__PROBLEM STATEMENT__. Repeat all of the material exactly as given.

__GIVEN DATA__.

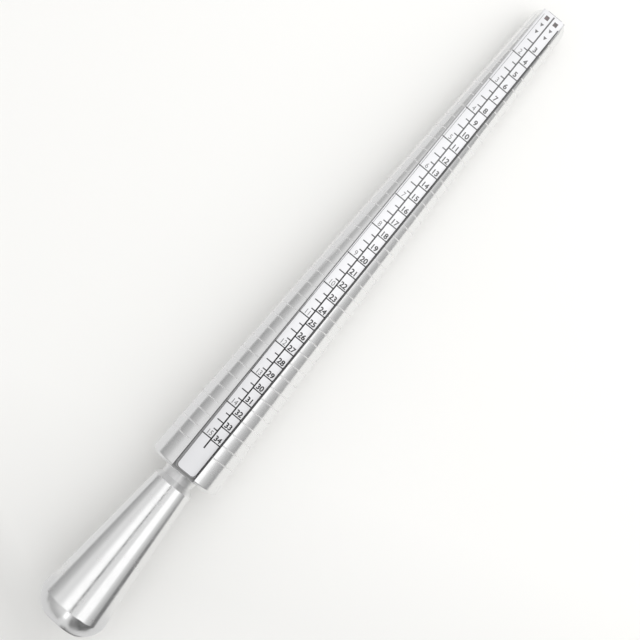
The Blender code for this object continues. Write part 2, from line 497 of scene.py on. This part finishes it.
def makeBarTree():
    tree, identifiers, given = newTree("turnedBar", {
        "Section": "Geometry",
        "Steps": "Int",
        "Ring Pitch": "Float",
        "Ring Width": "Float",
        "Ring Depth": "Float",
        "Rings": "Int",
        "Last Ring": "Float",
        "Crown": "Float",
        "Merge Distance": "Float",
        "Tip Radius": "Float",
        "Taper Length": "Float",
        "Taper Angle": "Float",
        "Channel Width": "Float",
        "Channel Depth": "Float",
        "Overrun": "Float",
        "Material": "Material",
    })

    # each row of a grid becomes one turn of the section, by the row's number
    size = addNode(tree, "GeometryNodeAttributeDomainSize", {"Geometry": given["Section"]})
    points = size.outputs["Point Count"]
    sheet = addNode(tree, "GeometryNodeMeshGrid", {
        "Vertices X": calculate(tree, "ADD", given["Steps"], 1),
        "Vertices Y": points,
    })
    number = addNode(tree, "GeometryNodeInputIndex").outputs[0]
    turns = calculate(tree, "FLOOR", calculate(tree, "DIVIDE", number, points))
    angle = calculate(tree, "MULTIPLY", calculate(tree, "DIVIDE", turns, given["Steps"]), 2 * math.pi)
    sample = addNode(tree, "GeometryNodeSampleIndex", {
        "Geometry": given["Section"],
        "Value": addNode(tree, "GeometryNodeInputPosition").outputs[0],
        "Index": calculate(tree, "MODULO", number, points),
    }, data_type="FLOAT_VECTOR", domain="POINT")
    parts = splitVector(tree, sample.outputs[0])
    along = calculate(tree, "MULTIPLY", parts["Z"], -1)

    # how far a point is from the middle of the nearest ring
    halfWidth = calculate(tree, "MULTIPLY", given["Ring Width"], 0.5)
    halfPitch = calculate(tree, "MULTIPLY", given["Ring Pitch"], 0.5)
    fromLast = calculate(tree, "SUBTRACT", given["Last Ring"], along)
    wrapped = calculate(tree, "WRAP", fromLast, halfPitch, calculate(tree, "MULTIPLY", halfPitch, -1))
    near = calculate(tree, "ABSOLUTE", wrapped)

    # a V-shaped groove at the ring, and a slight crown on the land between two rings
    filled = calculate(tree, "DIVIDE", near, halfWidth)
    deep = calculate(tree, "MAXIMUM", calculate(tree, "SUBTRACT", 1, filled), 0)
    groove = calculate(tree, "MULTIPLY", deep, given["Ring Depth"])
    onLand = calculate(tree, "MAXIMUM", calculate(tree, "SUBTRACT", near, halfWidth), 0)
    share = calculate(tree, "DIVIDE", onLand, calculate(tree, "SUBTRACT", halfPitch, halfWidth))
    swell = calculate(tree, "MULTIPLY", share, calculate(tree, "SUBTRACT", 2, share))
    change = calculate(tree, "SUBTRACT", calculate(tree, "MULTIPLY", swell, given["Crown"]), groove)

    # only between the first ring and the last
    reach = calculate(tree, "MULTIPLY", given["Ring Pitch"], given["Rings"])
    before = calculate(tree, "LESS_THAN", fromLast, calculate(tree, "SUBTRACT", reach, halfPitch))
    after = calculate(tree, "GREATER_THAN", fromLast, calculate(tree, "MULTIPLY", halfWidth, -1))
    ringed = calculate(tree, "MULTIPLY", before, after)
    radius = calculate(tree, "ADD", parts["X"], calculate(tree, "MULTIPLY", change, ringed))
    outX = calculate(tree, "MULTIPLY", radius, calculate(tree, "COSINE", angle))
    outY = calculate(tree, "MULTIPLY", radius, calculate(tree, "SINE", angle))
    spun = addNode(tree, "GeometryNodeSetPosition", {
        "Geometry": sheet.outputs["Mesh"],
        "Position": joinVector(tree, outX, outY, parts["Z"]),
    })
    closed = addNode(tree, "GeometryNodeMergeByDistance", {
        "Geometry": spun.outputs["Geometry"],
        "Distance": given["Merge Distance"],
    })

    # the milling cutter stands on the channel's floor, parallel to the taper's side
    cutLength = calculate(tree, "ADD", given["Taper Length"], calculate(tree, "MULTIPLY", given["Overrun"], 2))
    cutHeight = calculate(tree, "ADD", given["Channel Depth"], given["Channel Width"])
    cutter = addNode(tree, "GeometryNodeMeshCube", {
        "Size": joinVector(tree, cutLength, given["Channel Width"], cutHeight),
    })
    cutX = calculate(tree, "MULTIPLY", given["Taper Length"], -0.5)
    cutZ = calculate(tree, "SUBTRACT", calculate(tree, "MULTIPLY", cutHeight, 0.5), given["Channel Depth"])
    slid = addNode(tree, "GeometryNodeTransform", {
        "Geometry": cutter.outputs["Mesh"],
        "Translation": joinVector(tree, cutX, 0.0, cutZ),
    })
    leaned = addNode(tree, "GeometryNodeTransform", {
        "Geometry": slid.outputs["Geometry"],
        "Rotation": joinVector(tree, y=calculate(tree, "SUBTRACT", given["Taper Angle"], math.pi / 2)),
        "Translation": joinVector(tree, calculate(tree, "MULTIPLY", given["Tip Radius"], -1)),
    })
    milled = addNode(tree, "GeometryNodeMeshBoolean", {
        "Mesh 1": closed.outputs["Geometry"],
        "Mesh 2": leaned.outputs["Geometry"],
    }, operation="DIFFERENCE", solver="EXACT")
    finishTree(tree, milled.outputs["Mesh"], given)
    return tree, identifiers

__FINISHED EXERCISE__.
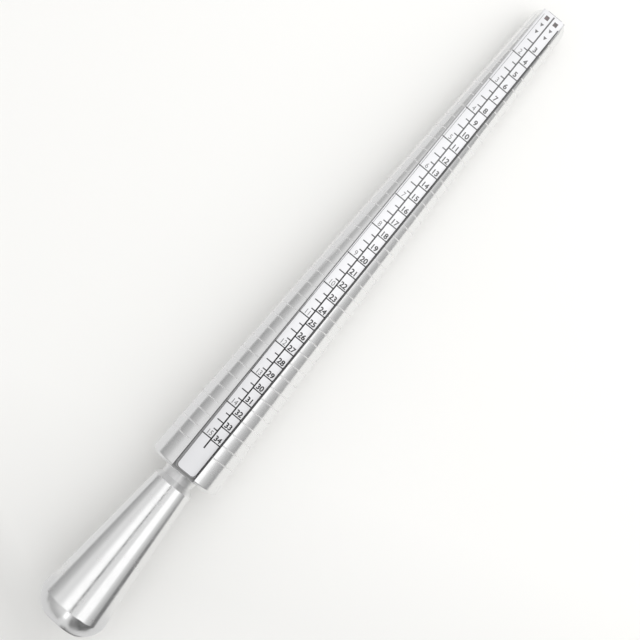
The Blender code for this object continues. Write part 2, from line 497 of scene.py on. This part finishes it.
def makeBarTree():
    tree, identifiers, given = newTree("turnedBar", {
        "Section": "Geometry",
        "Steps": "Int",
        "Ring Pitch": "Float",
        "Ring Width": "Float",
        "Ring Depth": "Float",
        "Rings": "Int",
        "Last Ring": "Float",
        "Crown": "Float",
        "Merge Distance": "Float",
        "Tip Radius": "Float",
        "Taper Length": "Float",
        "Taper Angle": "Float",
        "Channel Width": "Float",
        "Channel Depth": "Float",
        "Overrun": "Float",
        "Material": "Material",
    })

    # each row of a grid becomes one turn of the section, by the row's number
    size = addNode(tree, "GeometryNodeAttributeDomainSize", {"Geometry": given["Section"]})
    points = size.outputs["Point Count"]
    sheet = addNode(tree, "GeometryNodeMeshGrid", {
        "Vertices X": calculate(tree, "ADD", given["Steps"], 1),
        "Vertices Y": points,
    })
    number = addNode(tree, "GeometryNodeInputIndex").outputs[0]
    turns = calculate(tree, "FLOOR", calculate(tree, "DIVIDE", number, points))
    angle = calculate(tree, "MULTIPLY", calculate(tree, "DIVIDE", turns, given["Steps"]), 2 * math.pi)
    sample = addNode(tree, "GeometryNodeSampleIndex", {
        "Geometry": given["Section"],
        "Value": addNode(tree, "GeometryNodeInputPosition").outputs[0],
        "Index": calculate(tree, "MODULO", number, points),
    }, data_type="FLOAT_VECTOR", domain="POINT")
    parts = splitVector(tree, sample.outputs[0])
    along = calculate(tree, "MULTIPLY", parts["Z"], -1)

    # how far a point is from the middle of the nearest ring
    halfWidth = calculate(tree, "MULTIPLY", given["Ring Width"], 0.5)
    halfPitch = calculate(tree, "MULTIPLY", given["Ring Pitch"], 0.5)
    fromLast = calculate(tree, "SUBTRACT", given["Last Ring"], along)
    wrapped = calculate(tree, "WRAP", fromLast, halfPitch, calculate(tree, "MULTIPLY", halfPitch, -1))
    near = calculate(tree, "ABSOLUTE", wrapped)

    # a V-shaped groove at the ring, and a slight crown on the land between two rings
    filled = calculate(tree, "DIVIDE", near, halfWidth)
    deep = calculate(tree, "MAXIMUM", calculate(tree, "SUBTRACT", 1, filled), 0)
    groove = calculate(tree, "MULTIPLY", deep, given["Ring Depth"])
    onLand = calculate(tree, "MAXIMUM", calculate(tree, "SUBTRACT", near, halfWidth), 0)
    share = calculate(tree, "DIVIDE", onLand, calculate(tree, "SUBTRACT", halfPitch, halfWidth))
    swell = calculate(tree, "MULTIPLY", share, calculate(tree, "SUBTRACT", 2, share))
    change = calculate(tree, "SUBTRACT", calculate(tree, "MULTIPLY", swell, given["Crown"]), groove)

    # only between the first ring and the last
    reach = calculate(tree, "MULTIPLY", given["Ring Pitch"], given["Rings"])
    before = calculate(tree, "LESS_THAN", fromLast, calculate(tree, "SUBTRACT", reach, halfPitch))
    after = calculate(tree, "GREATER_THAN", fromLast, calculate(tree, "MULTIPLY", halfWidth, -1))
    ringed = calculate(tree, "MULTIPLY", before, after)
    radius = calculate(tree, "ADD", parts["X"], calculate(tree, "MULTIPLY", change, ringed))
    outX = calculate(tree, "MULTIPLY", radius, calculate(tree, "COSINE", angle))
    outY = calculate(tree, "MULTIPLY", radius, calculate(tree, "SINE", angle))
    spun = addNode(tree, "GeometryNodeSetPosition", {
        "Geometry": sheet.outputs["Mesh"],
        "Position": joinVector(tree, outX, outY, parts["Z"]),
    })
    closed = addNode(tree, "GeometryNodeMergeByDistance", {
        "Geometry": spun.outputs["Geometry"],
        "Distance": given["Merge Distance"],
    })

    # the milling cutter stands on the channel's floor, parallel to the taper's side
    cutLength = calculate(tree, "ADD", given["Taper Length"], calculate(tree, "MULTIPLY", given["Overrun"], 2))
    cutHeight = calculate(tree, "ADD", given["Channel Depth"], given["Channel Width"])
    cutter = addNode(tree, "GeometryNodeMeshCube", {
        "Size": joinVector(tree, cutLength, given["Channel Width"], cutHeight),
    })
    cutX = calculate(tree, "MULTIPLY", given["Taper Length"], -0.5)
    cutZ = calculate(tree, "SUBTRACT", calculate(tree, "MULTIPLY", cutHeight, 0.5), given["Channel Depth"])
    slid = addNode(tree, "GeometryNodeTransform", {
        "Geometry": cutter.outputs["Mesh"],
        "Translation": joinVector(tree, cutX, 0.0, cutZ),
    })
    leaned = addNode(tree, "GeometryNodeTransform", {
        "Geometry": slid.outputs["Geometry"],
        "Rotation": joinVector(tree, y=calculate(tree, "SUBTRACT", given["Taper Angle"], math.pi / 2)),
        "Translation": joinVector(tree, calculate(tree, "MULTIPLY", given["Tip Radius"], -1)),
    })
    milled = addNode(tree, "GeometryNodeMeshBoolean", {
        "Mesh 1": closed.outputs["Geometry"],
        "Mesh 2": leaned.outputs["Geometry"],
    }, operation="DIFFERENCE", solver="EXACT")
    finishTree(tree, milled.outputs["Mesh"], given)
    return tree, identifiers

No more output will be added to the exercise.